Alain Juppé et le besoin de contrastes
Actuellement, dans aucune démocratie moderne comparable à la France, aucun leader ne crée l'écart dans une campagne électorale sur la base d'un "changement doux". Partout, le système politique en place est perçu comme frappé par des vices si nombreux que c'est la course aux ruptures fortes, brutales, radicales qui fait la différence.
Pourquoi la France échapperait-elle à cette tendance lourde dans un pays où les deux premiers "partis" sont l'abstention et le Front National, deux marqueurs de défiance face au système politique ?
C'est la question principale à laquelle Alain Juppé doit répondre au moment où la France est manifestement en décalage sur toutes les attitudes à prendre.
La crise boursière de la Chine met en relief les décalages.

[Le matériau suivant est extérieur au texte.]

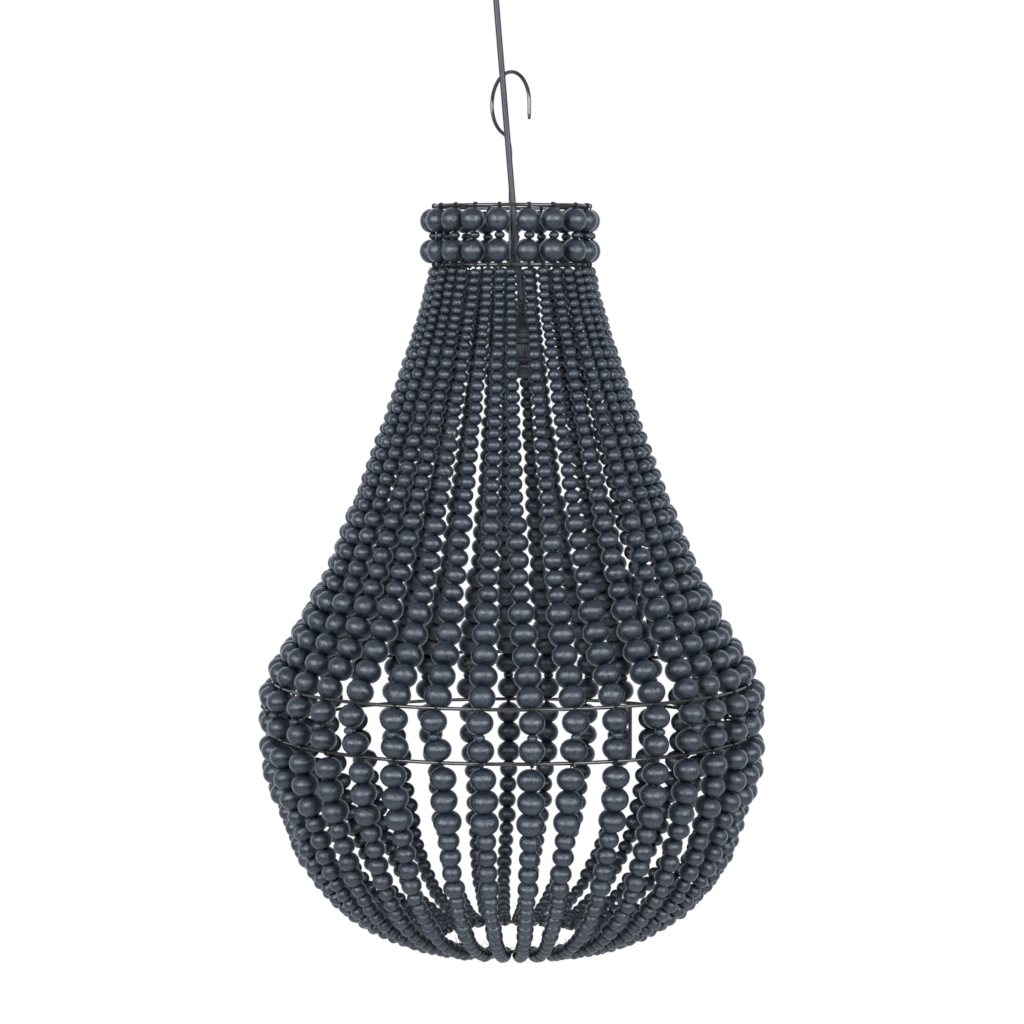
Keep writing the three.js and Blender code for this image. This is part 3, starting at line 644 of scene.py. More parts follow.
@dataclass(frozen=True)
class StringPart:
    """Upper or lower part of every bead string: its line, its beads and each string's strays.

    The line lies in a plane through the shade's axis and goes through points given as shares of its fall and of its
    reach, as the frame's own strings do. Strays and bows are sideways, in shares of the spacing between strings.
    """

    radii: tuple[float, float]
    levels: tuple[float, float]
    falls: tuple[float, ...]
    reaches: tuple[float, ...]
    runs: tuple[tuple[BeadKind, int, float], ...]
    first_strays: tuple[float, ...]
    last_strays: tuple[float, ...]
    bows: tuple[float, ...]
    start: float
    uneven_start: float = 0.0
    slide: float = 0.0
    squeezed: BeadKind | None = None
    closest: float = math.radians(9.2)
    squeezed_gap: float = 0.25
    end_gap: float = 1.2
    hand_shift: float = 0.35
    uneven_size: float = 0.025
    steps: int = 40

    @cached_property
    def table(self) -> tuple[np.ndarray, np.ndarray]:
        """Fine points on the line, and the length up to each.

        Returns:
            Pairs of radius and height, and the lengths.
        """
        (r0, r1), (z0, z1) = self.radii, self.levels
        knots = np.array([(r0 + (r1 - r0) * r, z0 + (z1 - z0) * f) for f, r in zip(self.falls, self.reaches)])
        ends = np.vstack([knots[:1], knots, knots[-1:]])
        made = [knots[0]]
        for i in range(len(knots) - 1):
            p0, p1, p2, p3 = ends[i : i + 4]
            v0, v1 = (p2 - p0) / 2, (p3 - p1) / 2
            for t in np.linspace(0, 1, self.steps + 1)[1:]:
                made.append(
                    (2 * p1 - 2 * p2 + v0 + v1) * t**3 + (-3 * p1 + 3 * p2 - 2 * v0 - v1) * t**2 + v0 * t + p1
                )
        points = np.array(made)
        lengths = np.linalg.norm(np.diff(points, axis=0), axis=1)
        return points, np.concatenate([[0], np.cumsum(lengths)])

    @property
    def length(self) -> float:
        """The line's whole length."""
        return self.table[1][-1]

    def azimuth(self, index: int, share: float) -> float:
        """Azimuth of a string at a share of the part.

        Args:
            index: the string's number, from 0.
            share: how far along the part, from 0 to 1.

        Returns:
            The azimuth.
        """
        first, last = self.first_strays[index], self.last_strays[index]
        bow = 4 * share * (1 - share) * self.bows[index]
        spacing = math.tau / LAYOUT.string_count
        return LAYOUT.string_turn + spacing * (index + first + (last - first) * share**2 + bow)

    def place(self, index: int, at: float) -> np.ndarray:
        """Point of a string at a length along the part.

        Args:
            index: the string's number, from 0.
            at: the length from the part's start.

        Returns:
            The point.
        """
        points, lengths = self.table
        at = min(max(at, 0.0), self.length)
        radius, z = (np.interp(at, lengths, column) for column in points.T)
        share = at / self.length
        point = LAYOUT.about(radius, self.azimuth(index, share), z)
        point[0] += self.slide * (1 - (1 - share) ** 2)
        return point

    def bead(self, shape: Shape, index: int, chance: random.Random) -> None:
        """Threads one string's beads.

        Args:
            shape: the string's piece.
            index: the string's number, from 0.
            chance: source of small differences.
        """
        points, lengths = self.table
        at = self.start + (chance.uniform(0, self.uneven_start) if self.uneven_start else 0.0)
        low_size, high_size = 1 - 2 * self.uneven_size, 1 + 2 * self.uneven_size
        beads = [
            (kind, pitch, min(max(chance.gauss(1, self.uneven_size), low_size), high_size))
            for kind, number, pitch in self.runs
            for _ in range(number)
        ]
        spread = (self.length - at - self.end_gap) / sum(pitch * size for _, pitch, size in beads)
        for kind, pitch, size in beads:
            step = pitch * size * spread
            low, high = self.place(index, at), self.place(index, at + step)
            shift = np.array([chance.gauss(0, self.hand_shift), chance.gauss(0, self.hand_shift), 0])
            if kind is self.squeezed:
                radius = np.interp(at + step / 2, lengths, points[:, 0])
                size = min(size, (radius * self.closest - self.squeezed_gap) / kind.width)
            kind.put(shape, (low + high) / 2 + shift, high - low, chance, size)
            at += step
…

Avec l'actuelle question sur le taux de croissance de l'économie chinoise et les conséquences pour l'économie mondiale, il y a en effet une question que les français devraient se poser : la France pourrait-elle supporter un choc économique de ce type en plus de celui de 2008 ? La réponse est non.
Il faut avoir à l'esprit que depuis 2008 les "secrets" pour réussir au niveau des économies des pays n'ont jamais été aussi publics et largement diffusés.
Pour l'essentiel, ils sont au nombre de 8. Et à chaque étape de ces 8 règles de fond, la France est à ... l'opposé.
1) Entretenir la capacité à l'action. Or la France est immobile, figée.
2) Agir avec des états-majors peu nombreux et à partir de règles simples. En France presque tout est lourd et avec des règles compliquées.
3) Croire en des valeurs optimistes qui ne peuvent se réduire aux seuls résultats financiers. En France, l'optimisme n'est plus chez lui depuis longtemps et l'une des originalités inattendues de l'actuel pouvoir c'est de tout ramener à des valeurs financières : réduire les déficits, diminuer les impôts ...
4) Installer la flexibilité pour s'adapter en permanence. En France, la flexibilité est sacrifiée pour la lourdeur des contrôles.
5) Donner la priorité au pragmatisme des réalités de la vie. En France, c'est l'intangibilité de la loi qui fixe tout.
6) Chercher l'adhésion pour optimiser les actions. En France, c'est toujours la hiérarchie et son autorité implacable qui restent le point de passage préalable obligé.
7) Favoriser l'autonomie de l'esprit d'entreprise dans des petites structures. En France, la recherche va d'abord à la protection de la grosse entreprise.
8) Toujours renforcer ses points forts et ne pas s'obstiner à sauver ses points faibles. En France, toute l'attention va aux points faibles à ne pas contester et à ... conforter.
Froidement, la France est à l'opposé de tous les réflexes du succès désormais admis partout ailleurs. Mais elle se drape dans son arrogance habituelle pour ignorer les réalités admises par les autres.
Ce sont des sujets de ce type qui correspondent aux attentes des Français.
La rentrée de septembre 2015 est d'abord pour Alain Juppé celle des contrastes à faire vivre car la "vague des sondages" se modifie vite quand le temps actif de la campagne électorale s'ouvre et que les électorats se ré-ancrent sur des bases politiques plus classiques.